Sono lontani i tempi in cui la Lega Nord era il partito più monolitico del panorama politico italiano. La vecchia guardia bossiana non urla ma nemmeno tace, soprattutto in Veneto. Le ferite sono ancora aperte e le inchieste ancora in corso, ma in campagna elettorale nessuno si azzarda a rompere. Per ora Bobo Maroni non fa troppa fatica a difendere l’immagine di un partito unito. Ma il fuoco cova sotto la cenere. Si tratta di attendere fine mese. Quello sarà il momento della resa dei conti.

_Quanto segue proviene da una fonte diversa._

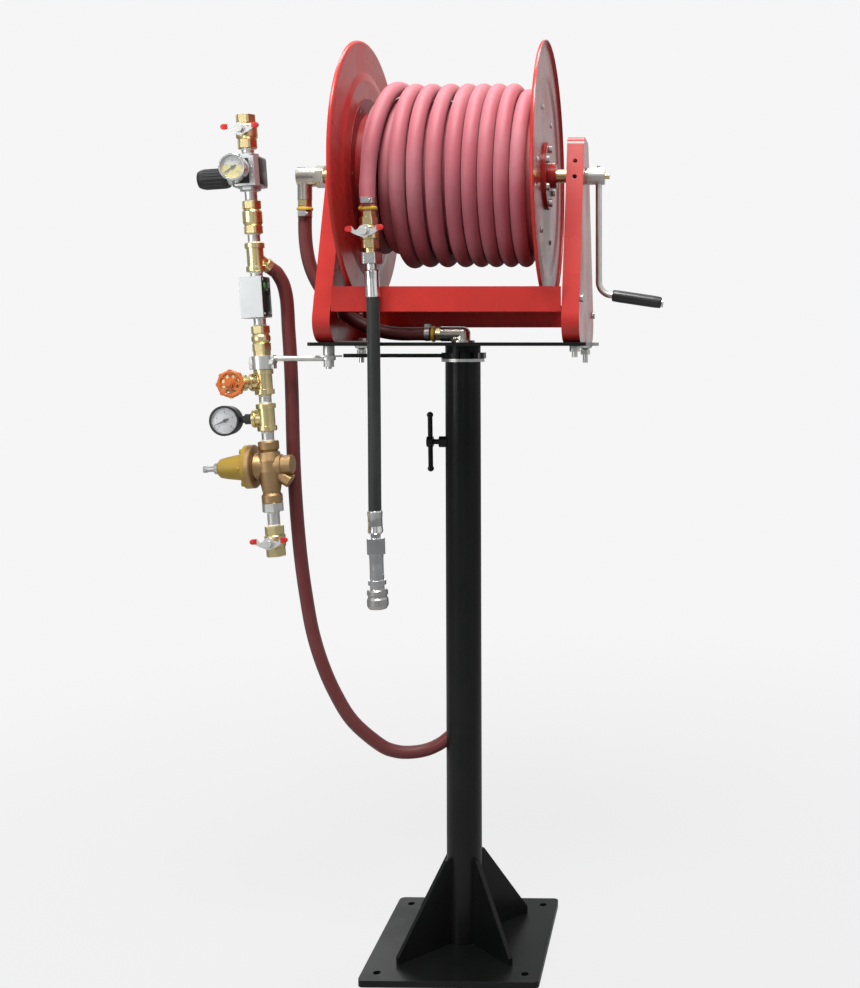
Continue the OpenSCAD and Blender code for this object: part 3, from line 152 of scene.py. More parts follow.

Il «cerchio magico» e i suoi adepti sono stati emarginati dal nuovo corso maroniano. Pochi posti e periferici negli organigrammi del partito, posizioni decorative nelle liste per il Parlamento. I malumori sono diffusi soprattutto in Veneto, feudo di Flavio Tosi, sindaco di Verona e segretario regionale. Nei posti che contano delle liste venete sopravvive un solo bossiano, l’ex sindaco-sceriffo di Cittadella Massimo Bitonci. Deputati uscenti come Alessandro Montagnoli devono implorare un miracolo per tornare alla Camera.
Il malumore è palpabile soprattutto tra Treviso e Padova. Il consigliere regionale Santino Bozza ripete da giorni sui giornali locali che farà votare Pdl alla Camera e Pd al Senato, pur mantenendo la tessera leghista. Giampaolo Gobbo, eurodeputato e sindaco di Treviso nonché predecessore di Tosi alla testa della Liga, affila i coltelli. Lo stesso Luca Zaia non perde occasione per marcare la distanza da Tosi, che nutrirebbe l’ambizione di subentrargli prima del tempo. L’ultima occasione è stata l’uscita di Berlusconi sui rimborsi Imu: una sparata per il sindaco di Verona, un’operazione sacrosanta per il governatore del Veneto.

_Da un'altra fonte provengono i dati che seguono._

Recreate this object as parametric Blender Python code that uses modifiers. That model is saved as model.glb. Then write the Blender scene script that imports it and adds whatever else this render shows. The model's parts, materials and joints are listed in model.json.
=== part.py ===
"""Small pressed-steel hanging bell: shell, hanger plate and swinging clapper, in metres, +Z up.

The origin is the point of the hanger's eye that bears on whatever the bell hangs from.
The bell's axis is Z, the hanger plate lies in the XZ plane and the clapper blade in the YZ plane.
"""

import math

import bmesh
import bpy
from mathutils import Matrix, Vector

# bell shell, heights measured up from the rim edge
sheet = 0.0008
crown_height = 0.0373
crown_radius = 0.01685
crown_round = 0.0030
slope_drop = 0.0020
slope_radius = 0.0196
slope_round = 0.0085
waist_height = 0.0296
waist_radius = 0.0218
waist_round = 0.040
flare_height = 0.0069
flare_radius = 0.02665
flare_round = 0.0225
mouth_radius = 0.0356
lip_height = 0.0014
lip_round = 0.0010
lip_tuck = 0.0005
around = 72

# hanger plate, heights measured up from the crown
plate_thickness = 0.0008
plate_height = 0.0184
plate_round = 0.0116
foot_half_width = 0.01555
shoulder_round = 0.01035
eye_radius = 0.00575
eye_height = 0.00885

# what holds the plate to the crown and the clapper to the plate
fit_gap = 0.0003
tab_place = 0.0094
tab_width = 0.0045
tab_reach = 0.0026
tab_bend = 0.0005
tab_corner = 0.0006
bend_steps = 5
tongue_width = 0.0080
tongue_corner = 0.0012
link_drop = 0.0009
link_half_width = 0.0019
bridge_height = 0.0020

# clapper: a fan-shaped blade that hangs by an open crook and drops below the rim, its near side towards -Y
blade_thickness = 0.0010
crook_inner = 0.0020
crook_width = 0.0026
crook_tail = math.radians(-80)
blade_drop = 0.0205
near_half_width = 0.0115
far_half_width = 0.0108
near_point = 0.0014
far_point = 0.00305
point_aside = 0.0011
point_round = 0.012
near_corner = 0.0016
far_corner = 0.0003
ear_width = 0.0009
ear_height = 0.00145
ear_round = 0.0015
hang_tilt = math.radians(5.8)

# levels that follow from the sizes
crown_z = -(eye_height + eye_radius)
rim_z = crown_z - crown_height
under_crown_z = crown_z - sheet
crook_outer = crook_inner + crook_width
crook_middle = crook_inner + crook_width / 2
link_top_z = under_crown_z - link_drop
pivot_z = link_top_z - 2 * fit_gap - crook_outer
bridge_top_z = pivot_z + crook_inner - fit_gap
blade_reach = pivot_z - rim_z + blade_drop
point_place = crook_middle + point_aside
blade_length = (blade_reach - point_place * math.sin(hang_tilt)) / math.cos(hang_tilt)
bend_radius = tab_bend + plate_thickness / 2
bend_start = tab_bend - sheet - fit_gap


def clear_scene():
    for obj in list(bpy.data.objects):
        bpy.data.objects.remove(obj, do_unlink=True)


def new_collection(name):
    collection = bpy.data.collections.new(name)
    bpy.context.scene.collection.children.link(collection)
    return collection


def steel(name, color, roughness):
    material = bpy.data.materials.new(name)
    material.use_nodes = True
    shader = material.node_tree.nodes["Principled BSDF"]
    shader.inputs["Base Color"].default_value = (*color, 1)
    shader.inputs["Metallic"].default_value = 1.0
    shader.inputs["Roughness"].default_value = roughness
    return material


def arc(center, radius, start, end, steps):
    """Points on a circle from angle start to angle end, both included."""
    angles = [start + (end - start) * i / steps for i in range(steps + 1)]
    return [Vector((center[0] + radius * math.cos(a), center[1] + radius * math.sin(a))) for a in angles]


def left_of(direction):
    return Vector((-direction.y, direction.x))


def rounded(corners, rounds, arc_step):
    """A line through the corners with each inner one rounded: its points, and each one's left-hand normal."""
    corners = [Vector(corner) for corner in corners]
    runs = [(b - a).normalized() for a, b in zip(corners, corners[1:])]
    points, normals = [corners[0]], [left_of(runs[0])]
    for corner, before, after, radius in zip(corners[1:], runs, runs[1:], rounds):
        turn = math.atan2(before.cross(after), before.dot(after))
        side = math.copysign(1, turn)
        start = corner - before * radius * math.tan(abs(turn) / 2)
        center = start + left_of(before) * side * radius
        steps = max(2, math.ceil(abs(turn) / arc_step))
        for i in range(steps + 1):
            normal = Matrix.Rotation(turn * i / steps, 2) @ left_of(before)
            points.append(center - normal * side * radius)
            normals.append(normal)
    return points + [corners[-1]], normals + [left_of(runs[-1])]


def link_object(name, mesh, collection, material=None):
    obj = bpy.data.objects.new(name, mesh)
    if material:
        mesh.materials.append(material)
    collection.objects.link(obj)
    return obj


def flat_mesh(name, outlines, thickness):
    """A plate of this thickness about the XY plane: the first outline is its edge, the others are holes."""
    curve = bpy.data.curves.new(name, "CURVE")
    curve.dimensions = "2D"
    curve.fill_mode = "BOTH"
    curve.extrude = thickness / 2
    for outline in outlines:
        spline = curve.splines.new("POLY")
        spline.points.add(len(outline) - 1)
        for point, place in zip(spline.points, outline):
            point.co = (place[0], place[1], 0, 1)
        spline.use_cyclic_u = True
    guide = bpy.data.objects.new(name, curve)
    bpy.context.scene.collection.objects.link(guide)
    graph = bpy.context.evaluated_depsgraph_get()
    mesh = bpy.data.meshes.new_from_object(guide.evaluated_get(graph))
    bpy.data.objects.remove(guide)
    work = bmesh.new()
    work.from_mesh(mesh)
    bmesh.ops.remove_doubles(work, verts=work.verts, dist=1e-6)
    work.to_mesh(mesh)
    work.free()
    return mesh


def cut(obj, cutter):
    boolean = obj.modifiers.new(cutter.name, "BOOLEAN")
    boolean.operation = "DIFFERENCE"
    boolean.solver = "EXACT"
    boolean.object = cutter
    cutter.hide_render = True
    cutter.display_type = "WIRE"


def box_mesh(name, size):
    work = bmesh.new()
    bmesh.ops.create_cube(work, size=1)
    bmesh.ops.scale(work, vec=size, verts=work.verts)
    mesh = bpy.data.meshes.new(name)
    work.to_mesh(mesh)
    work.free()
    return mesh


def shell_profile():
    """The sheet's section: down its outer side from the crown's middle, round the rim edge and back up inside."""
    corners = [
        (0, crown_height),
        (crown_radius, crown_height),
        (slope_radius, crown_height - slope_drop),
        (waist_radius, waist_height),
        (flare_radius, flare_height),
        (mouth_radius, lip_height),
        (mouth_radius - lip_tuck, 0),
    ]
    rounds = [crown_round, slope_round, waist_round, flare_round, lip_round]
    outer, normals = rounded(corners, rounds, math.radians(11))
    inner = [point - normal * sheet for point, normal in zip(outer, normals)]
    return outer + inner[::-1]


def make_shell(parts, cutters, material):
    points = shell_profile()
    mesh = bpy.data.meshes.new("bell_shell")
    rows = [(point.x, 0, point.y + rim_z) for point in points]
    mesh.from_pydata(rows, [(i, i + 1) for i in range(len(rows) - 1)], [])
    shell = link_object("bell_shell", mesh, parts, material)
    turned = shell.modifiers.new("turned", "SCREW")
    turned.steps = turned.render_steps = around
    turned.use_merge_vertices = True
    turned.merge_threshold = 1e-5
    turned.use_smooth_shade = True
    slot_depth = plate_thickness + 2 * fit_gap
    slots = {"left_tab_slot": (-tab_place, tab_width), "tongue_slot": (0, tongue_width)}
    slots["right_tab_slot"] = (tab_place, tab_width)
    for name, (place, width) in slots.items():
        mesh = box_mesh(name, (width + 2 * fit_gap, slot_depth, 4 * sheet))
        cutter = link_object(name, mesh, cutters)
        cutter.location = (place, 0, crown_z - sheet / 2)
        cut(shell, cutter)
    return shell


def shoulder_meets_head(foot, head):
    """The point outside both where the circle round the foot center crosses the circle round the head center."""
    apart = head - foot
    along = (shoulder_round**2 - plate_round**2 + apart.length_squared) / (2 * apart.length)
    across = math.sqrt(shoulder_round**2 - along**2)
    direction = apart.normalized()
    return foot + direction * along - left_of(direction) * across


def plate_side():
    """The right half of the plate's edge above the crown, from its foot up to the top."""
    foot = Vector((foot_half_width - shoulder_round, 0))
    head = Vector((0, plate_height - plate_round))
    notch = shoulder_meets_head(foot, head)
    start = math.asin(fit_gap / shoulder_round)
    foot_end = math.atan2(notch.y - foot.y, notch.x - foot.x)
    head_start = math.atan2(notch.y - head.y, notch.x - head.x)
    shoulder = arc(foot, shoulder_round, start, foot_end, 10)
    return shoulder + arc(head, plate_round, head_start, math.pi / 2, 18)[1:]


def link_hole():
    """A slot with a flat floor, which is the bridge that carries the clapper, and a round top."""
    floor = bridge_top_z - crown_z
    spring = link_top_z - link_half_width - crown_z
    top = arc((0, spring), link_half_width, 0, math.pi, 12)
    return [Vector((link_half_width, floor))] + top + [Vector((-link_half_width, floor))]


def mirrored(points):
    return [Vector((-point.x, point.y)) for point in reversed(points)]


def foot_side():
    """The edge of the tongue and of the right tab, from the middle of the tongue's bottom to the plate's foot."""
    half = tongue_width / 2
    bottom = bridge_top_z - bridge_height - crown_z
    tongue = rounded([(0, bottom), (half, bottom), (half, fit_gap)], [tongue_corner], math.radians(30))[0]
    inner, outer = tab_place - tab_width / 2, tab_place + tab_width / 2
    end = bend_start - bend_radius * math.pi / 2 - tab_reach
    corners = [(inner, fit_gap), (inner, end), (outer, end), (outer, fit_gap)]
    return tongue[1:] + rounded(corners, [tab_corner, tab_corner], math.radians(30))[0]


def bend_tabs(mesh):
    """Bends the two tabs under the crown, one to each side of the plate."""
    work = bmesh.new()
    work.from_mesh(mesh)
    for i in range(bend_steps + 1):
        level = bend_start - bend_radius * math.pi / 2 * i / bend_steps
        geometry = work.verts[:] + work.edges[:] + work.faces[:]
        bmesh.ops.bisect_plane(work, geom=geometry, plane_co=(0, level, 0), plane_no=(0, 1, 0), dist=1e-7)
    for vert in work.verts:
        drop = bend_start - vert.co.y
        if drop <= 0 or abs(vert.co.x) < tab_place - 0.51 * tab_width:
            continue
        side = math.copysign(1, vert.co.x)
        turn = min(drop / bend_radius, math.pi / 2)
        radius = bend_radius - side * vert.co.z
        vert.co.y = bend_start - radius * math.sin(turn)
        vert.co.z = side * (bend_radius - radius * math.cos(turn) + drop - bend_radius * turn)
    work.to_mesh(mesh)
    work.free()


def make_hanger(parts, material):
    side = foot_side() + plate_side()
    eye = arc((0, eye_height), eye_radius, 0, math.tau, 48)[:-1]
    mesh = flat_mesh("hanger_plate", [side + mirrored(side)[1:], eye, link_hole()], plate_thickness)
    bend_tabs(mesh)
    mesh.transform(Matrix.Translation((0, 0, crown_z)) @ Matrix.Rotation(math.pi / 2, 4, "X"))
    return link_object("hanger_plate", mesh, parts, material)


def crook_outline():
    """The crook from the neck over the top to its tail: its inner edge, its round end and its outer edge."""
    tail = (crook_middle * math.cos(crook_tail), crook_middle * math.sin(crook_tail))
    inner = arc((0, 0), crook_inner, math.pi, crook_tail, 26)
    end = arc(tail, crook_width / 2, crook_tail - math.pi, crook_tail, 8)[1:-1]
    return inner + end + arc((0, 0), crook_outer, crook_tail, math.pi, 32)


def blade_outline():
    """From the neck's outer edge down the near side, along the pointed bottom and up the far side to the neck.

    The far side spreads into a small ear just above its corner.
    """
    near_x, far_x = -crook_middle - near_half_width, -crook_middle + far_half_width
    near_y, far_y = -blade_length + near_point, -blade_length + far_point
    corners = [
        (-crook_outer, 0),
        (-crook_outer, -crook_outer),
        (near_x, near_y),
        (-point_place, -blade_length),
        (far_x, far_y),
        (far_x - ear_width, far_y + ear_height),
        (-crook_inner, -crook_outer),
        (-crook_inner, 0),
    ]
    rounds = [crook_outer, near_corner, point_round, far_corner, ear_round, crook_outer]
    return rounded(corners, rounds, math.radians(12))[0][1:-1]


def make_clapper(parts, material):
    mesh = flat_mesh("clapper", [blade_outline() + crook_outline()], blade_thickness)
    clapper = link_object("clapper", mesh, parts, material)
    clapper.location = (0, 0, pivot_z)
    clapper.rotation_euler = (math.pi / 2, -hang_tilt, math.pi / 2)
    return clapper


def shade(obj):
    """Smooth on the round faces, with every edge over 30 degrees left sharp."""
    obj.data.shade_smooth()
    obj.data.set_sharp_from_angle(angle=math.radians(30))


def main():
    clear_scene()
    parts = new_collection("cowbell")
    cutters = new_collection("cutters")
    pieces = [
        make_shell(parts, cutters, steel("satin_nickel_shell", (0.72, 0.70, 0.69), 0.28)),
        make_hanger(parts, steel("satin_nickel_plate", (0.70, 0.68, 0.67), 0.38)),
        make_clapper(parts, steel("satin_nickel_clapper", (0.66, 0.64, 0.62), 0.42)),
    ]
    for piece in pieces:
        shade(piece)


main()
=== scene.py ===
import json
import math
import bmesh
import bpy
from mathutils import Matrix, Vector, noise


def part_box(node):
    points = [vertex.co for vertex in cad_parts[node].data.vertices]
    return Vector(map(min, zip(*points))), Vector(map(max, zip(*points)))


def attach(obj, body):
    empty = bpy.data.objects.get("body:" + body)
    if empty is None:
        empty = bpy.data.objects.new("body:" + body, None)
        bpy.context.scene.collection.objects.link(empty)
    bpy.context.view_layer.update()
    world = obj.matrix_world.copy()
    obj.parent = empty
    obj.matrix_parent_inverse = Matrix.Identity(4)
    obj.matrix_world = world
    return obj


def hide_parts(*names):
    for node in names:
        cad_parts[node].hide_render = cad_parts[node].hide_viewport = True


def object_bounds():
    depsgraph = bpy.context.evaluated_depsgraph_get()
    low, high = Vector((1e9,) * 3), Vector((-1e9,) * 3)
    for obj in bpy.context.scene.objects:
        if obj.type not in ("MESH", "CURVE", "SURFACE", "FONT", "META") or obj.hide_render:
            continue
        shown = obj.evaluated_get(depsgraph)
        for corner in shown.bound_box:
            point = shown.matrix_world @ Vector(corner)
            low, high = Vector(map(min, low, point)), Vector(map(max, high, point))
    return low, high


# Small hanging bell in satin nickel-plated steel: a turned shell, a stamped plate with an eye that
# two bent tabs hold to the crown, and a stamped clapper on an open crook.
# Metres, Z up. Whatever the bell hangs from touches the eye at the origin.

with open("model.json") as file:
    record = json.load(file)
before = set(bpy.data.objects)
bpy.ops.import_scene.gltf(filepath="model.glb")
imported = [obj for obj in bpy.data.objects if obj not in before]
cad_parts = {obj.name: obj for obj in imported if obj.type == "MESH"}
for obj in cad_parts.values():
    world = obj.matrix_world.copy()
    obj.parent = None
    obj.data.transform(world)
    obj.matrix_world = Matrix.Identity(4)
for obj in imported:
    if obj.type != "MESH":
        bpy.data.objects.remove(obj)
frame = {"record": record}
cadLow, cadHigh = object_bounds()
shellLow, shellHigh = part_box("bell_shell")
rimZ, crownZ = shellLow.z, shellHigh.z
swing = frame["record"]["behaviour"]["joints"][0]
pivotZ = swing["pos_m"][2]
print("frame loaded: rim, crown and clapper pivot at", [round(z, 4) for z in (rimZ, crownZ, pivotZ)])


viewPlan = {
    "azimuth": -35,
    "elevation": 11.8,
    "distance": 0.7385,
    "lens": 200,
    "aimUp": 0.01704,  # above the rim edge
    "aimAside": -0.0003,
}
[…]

La propaganda anti-leghista dall’interno della Lega è un fenomeno senza precedenti. Diverso è il caso di colonnelli del Senatùr che sono usciti dalla Lega come Angelo Alessandri, ex plenipotenziario in Emilia Romagna, che alle elezioni comunali nella sua Reggio Emilia arrivò clamorosamente al ballottaggio con Graziano Delrio surclassando il più accreditato candidato del Pdl. Alessandri ha fondato il movimento «Io cambio» che raccoglie epurati e delusi, a partire dall’addetto stampa Giulia Macchi, che seguiva la comunicazione del gruppo parlamentare del Carroccio fino all’insediamento di Maroni. Alessandri e i suoi si considerano i custodi della Lega delle origini, cancellata dagli ultimi arrivati.

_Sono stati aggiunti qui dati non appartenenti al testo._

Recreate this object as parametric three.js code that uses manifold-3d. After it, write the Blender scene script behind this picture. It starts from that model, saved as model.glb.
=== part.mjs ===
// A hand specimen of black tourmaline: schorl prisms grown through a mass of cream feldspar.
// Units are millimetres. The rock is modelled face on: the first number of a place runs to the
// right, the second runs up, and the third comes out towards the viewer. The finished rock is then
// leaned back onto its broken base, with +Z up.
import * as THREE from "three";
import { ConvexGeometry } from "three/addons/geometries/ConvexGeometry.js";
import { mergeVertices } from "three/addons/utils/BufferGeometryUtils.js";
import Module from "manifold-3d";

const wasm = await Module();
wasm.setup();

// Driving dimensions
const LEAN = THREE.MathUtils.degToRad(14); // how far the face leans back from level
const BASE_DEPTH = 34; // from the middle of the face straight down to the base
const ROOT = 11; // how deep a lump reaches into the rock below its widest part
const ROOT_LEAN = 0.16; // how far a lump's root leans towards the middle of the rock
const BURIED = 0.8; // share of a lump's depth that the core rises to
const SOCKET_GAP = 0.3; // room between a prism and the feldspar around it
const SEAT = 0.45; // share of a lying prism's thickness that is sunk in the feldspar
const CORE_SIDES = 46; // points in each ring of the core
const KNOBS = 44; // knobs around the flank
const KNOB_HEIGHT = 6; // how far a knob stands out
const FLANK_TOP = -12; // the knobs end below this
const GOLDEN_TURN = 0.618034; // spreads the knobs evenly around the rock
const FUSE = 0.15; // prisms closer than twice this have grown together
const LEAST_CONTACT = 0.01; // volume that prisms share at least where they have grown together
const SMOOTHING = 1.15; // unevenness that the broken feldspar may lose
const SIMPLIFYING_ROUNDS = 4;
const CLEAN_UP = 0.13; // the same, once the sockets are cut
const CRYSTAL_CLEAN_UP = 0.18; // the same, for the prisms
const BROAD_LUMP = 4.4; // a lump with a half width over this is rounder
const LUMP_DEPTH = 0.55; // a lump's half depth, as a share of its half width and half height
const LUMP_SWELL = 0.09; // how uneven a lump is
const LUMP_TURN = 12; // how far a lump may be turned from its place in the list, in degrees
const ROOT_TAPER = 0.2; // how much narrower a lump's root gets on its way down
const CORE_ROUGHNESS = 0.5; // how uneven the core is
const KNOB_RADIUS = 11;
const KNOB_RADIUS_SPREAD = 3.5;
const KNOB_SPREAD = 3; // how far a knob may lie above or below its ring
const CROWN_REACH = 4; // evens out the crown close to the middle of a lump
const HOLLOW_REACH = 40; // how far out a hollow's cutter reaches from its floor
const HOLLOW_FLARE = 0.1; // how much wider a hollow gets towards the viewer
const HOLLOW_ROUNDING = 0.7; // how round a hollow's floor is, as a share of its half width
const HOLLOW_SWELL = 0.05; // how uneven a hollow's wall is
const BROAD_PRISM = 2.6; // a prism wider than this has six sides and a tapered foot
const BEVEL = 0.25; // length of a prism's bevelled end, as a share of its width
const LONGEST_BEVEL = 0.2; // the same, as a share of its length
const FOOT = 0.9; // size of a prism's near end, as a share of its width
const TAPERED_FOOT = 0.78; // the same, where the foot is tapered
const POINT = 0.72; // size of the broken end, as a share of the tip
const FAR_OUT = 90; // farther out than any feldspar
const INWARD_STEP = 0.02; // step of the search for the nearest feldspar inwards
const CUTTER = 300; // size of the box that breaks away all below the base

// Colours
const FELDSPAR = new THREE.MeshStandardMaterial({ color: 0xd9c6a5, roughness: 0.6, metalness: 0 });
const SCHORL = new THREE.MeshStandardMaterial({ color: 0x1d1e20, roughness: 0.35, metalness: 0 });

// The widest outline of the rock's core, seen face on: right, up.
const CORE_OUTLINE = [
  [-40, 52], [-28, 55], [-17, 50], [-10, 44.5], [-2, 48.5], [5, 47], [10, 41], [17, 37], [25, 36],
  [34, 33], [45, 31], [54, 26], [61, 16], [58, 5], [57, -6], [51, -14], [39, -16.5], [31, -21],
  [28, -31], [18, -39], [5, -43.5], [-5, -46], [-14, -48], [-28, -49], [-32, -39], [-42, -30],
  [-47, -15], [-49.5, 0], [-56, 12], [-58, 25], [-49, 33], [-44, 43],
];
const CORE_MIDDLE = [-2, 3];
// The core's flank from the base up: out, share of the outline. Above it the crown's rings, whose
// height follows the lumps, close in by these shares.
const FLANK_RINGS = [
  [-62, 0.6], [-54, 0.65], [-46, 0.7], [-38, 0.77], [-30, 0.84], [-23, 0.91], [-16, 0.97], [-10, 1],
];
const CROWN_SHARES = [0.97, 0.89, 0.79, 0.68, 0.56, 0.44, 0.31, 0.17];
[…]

D’altra parte, la permanenza di Bobo Maroni alla guida delle camicie verdi è destinata comunque a finire. Se vince le elezioni lombarde, ha già detto che cederà la segreteria a un giovane, e le quotazioni di Tosi sono in crescita. Se perde subirà un processo interno che lo allontanerà per volontà sia dei bossiani sia dei «maroniani» inizialmente contrari all’accordo con Berlusconi. E anche in questo caso Tosi e Matteo Salvini partono come favoriti per la successione.
Tosi mostra di trovarsi a proprio agio nei panni del delfino designato. Appare in tv con frequenza, tiene il pugno di ferro nel partito in Veneto, si muove con disinvoltura aprendo a nuovi interlocutori. In questo compito si fa aiutare da Alfredo Meocci, giornalista veronese dal ricco curriculum: mezzobusto del Tg1, direttore generale della Rai, membro dell’Autorità per le comunicazioni, vicesindaco nella prima giunta leghista a Verona. Giorni fa Meocci ha organizzato a Peschiera del Garda una cena in onore di Tosi con 300 invitati tra cui imprenditori, manager e finanzieri di un certo peso, come il banchiere Pellegrino Capaldo, il consigliere di amministrazione Rai Pilati, il sondaggista Masia (Nexus), il vicepresidente di Confcommercio Bort.
Non è un mistero che l’idea di Tosi sia una Lega che superi il vecchio Carroccio, un partito inclusivo, depurato dal folclore padano tanto caro a Bossi, unito dalla difesa dei concreti interessi territoriali più che da parole d’ordine ormai svuotate come secessione, federalismo, antimeridionalismo. Il modello dichiarato è la Csu bavarese, fatte le dovute proporzioni con un partito che ha tutt’altra storia, autorevolezza e prestigio. Il 24 e 25 febbraio è un test importante anche per capire se questo disegno avrà un futuro.